Die Zahl der Flüchtlinge, die nach Deutschland kommen, steigt wieder. Darauf muss die Politik reagieren – und aus Fehlern lernen, kommentiert StZ-Redakteur Reiner Ruf.

Stuttgart - Die rechtsradikalen Republikaner wurden 1992 nicht nur deshalb mit dem damals drittstärksten Stimmergebnis in den Landtag gespült, weil in Deutschland die Zahl der Asylsuchenden sprunghaft anstieg. Viele Wähler hatten vielmehr den Eindruck, dass das schwierige Thema ignoriert, wenn nicht tabuisiert werden sollte. Die große Koalition in Berlin handelt also verantwortungsvoll, wenn sie jetzt, da wieder deutlich mehr Flüchtlinge anlanden, diesen Fehler nicht wiederholen will. Das bedeutet, das Asylrecht dem Auftrag des Grundgesetzes gemäß für jene zu sichern, die politisch verfolgt werden. Armut und Elend muss anders begegnet werden.

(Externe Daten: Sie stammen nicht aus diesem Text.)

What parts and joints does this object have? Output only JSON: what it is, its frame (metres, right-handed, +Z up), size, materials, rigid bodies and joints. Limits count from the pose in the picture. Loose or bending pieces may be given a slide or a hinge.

Es ist zulässig, die Balkanstaaten Serbien, Bosnien-Herzegowina und Mazedonien zu sicheren Herkunftsländern zu erklären, auch wenn sich damit die Probleme bei der Unterbringung der Flüchtlinge nur ein Stück weit reduzieren lassen.

 

Jedenfalls besteht Hoffnung, dass die Debatte über das Asylrecht rationaler verläuft als noch vor zwanzig Jahren. Wenn nicht alles täuscht, ist Deutschland toleranter geworden im Umgang mit Menschen fremder Herkunft. Das hat auch mit dem stabilen Arbeitsmarkt zu tun und vielleicht damit, dass die Deutschen angesichts ihrer eigenen demografischen Probleme inzwischen merken, dass sie ihren Wohlstand allein nicht werden sichern können.